Summary

The narrator tells us that she knows "that woman," as though Violet is walking along the street before us. The narrator also knows her husband and goes on to give an encapsulated summary of the couple's tale: the husband fell in love with an eighteen-year-old girl, went mad with his love for her and then shot her. Violet appeared at the young girl's funeral and slashed the face of the dead body with a knife before being thrown out of the church. No one ever prosecuted Violet's husband, Joe Trace, for shooting his young lover. The girl's aunt knew that hiring cops was not worth it because Joe cried every day in grief and was already repentant. Violet was the topic of conversation at a meeting of the local women's club but the ladies decided against giving her financial assistance after the scene she caused at the funeral. Furthermore, she had gone on to get herself a boyfriend in an attempt to get revenge for her husband's affair but this tactic didn't seem to work. Joe sat around the house listless and sullen so Violet tried instead to regain his love. However, she could not break through their embittered silences.

Finally Violet decides to find out more about her husband's dead lover. She haunts the young girl's schools, asking her teachers about their former student, and learns to imitate the girl's favorite dance moves. She even gets her hands on a photo of the girl. Violet and her husband often stare at the photo in silent bewilderment.

Violet's attacked Dorcas's corpse on the third day of January in 1926. That year was cold and snowy, eight years after the 1919 armistice that sent so many victorious soldiers home. Women in the neighborhood of Violet's Lenox Avenue apartment check on their friends to see if everyone has adequate supplies and they send their husbands to search for open stores with long lists for kerosene, soap and other provisions. During nights that winter, Violet and Joe wake up in turns to go to the living room and stare at the photo of Joe's dead lover, Dorcas. Violet is a hairdresser so while Joe mopes around the house, missing workdays, she goes to the homes of neighborhood women to make some money. She becomes increasingly obsessed with the idea of Dorcas and has imagined conversations with the young girl. Filling her day with hair appointments and household chores, Violet seeks to stave off her sadness. Even before the incident with Dorcas, Violet has had a history of bizarre public behavior. One day she sat herself in the middle of the street and would not budge until some bystanders helped her to a nearby stoop. Another time, she walked off with an infant whom she was asked to watch for a moment. When she was younger she was snappy and confident but over the years she found herself slipping into a quiet sadness, except for times when her wayward mouth led her to speak nonsense. Joe is first annoyed and then depressed by the change in his wife. The novel is made up of ten sections that have no numbered divisions or chapter headings but follow each other with unequal lengths and pick up the story at unexpected places in the narrative track. This whole first "chapter" focuses on what happened with Violet in the months after she slashed Dorcas's face and also reflects more generally on living in New York and what it is like to be a woman.

Analysis

The opening word of the novel, "sth," introduces the reader to the colloquial narrative voice that will recount the whole story, which tells the tale of Violet and Joe as though confiding in a friend. Our narrator speaks casually and uses idiomatic expressions and slang phrases, thereby suggesting an atmosphere where stories and urban lore are swapped frequently. The very first paragraph tells the story of Joe and Violet in abbreviated form. The rest of the novel will go on to flesh out the tale and lead the reader backwards and forwards in time and in and out of the consciousness of key players. The narrator's assertion, "I know that woman," and later, "Know her husband too" is significant because it demonstrates that the narrative voice that hovers over the plot is a part of this community and has witnessed many of the events. Further, it is apparent from the connection between the narrator and Violet that the story is immediate and contemporary for the reader.
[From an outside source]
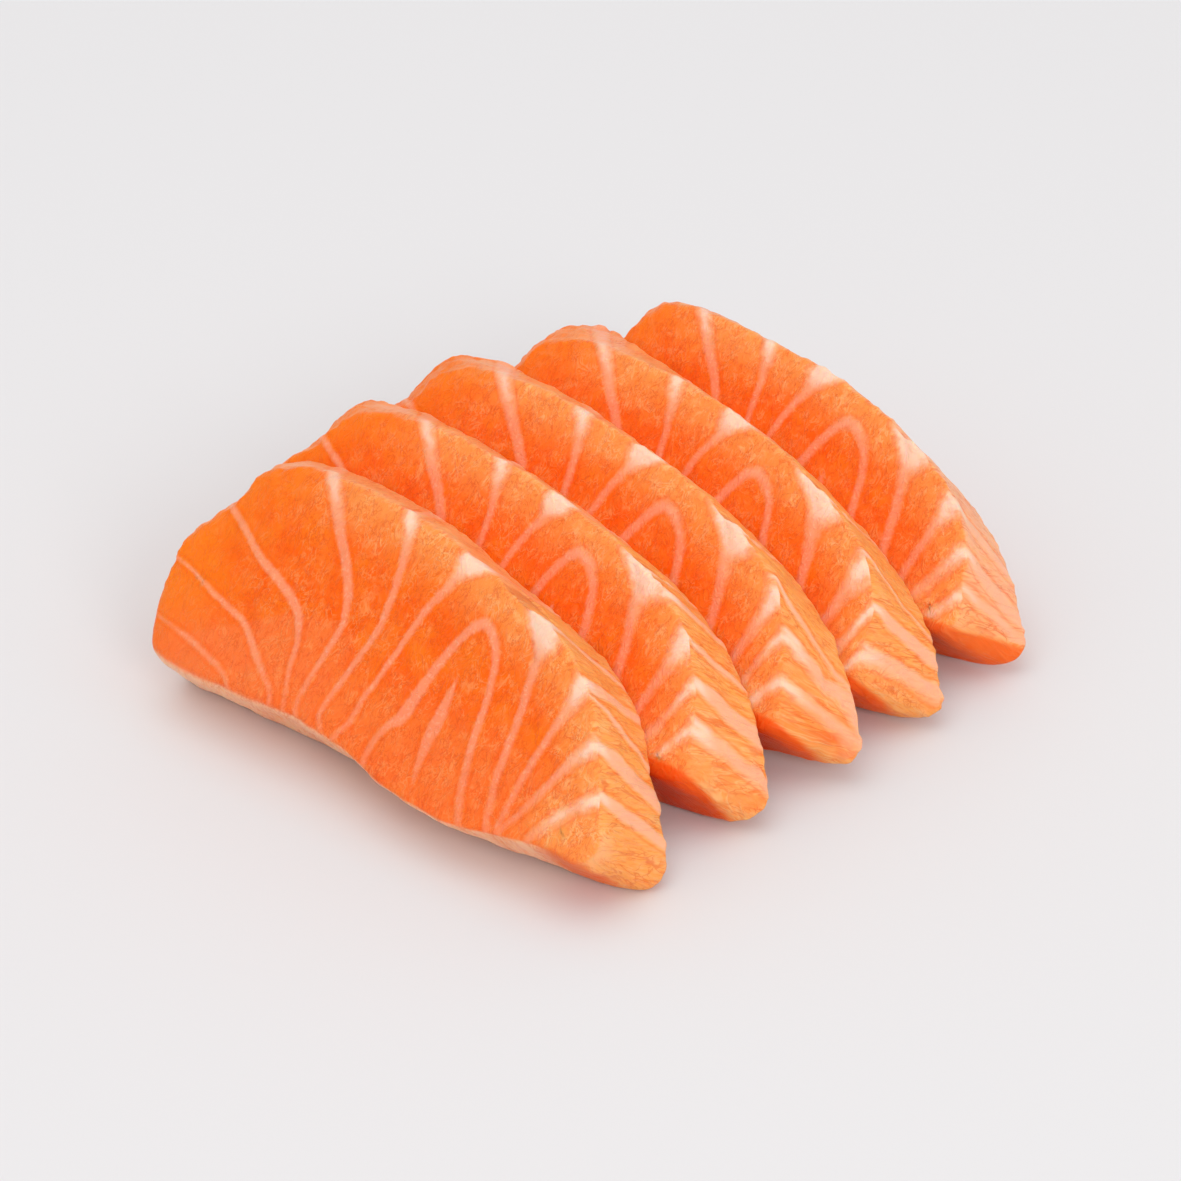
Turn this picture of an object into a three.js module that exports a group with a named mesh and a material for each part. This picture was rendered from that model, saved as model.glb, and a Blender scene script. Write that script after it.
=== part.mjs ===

Images of birds, flight, and hunting crowd the first few paragraphs of the book. When Violet runs back home from Dorcas's church her traces are covered up in the snow and the hunt to comprehend her personality and identity begins with the narrator's quest to understand what has happened to this couple.

An in-depth description of the City following on the heels of a description of Violet suggests that New York City itself is a central character in the plot. A locus of intense love and violence, the city is described with ominous depictions of light cutting through buildings like razors. Further, the narrator's language reflects the pulse of the Harlem Renaissance with its jazz music, dancing, and poetic innovation. A feeling of optimism pervades the narrator's description of the City's Black community, but there is also a feeling of imminent danger and the need to heed patterns and designs.

The narrator evades any sense of who or what he/she is by saying, "no one knows all there is to know about me," and the mystery of the narrator is never explicitly resolved in the novel. The narrator seems to be female because of the way she speaks and because of the special concern that she has for the women in the narrative. She dwells in the beauty parlors and overhears the gossip or sits in with the neighborhood women's organizations that are deciding on Violet's reputation. Privy to all of this and yet a step removed, the narrator also knows what happens in the privacy of Violet and Joe's apartment in the months following the funeral scandal. She slips through time and takes us back to earlier episodes in which Violet displayed her sadness or acted out crazily. The fluidity of the narrator's speech is reminiscent of a jazz tune that evolves with improvisation and adheres to no set rules.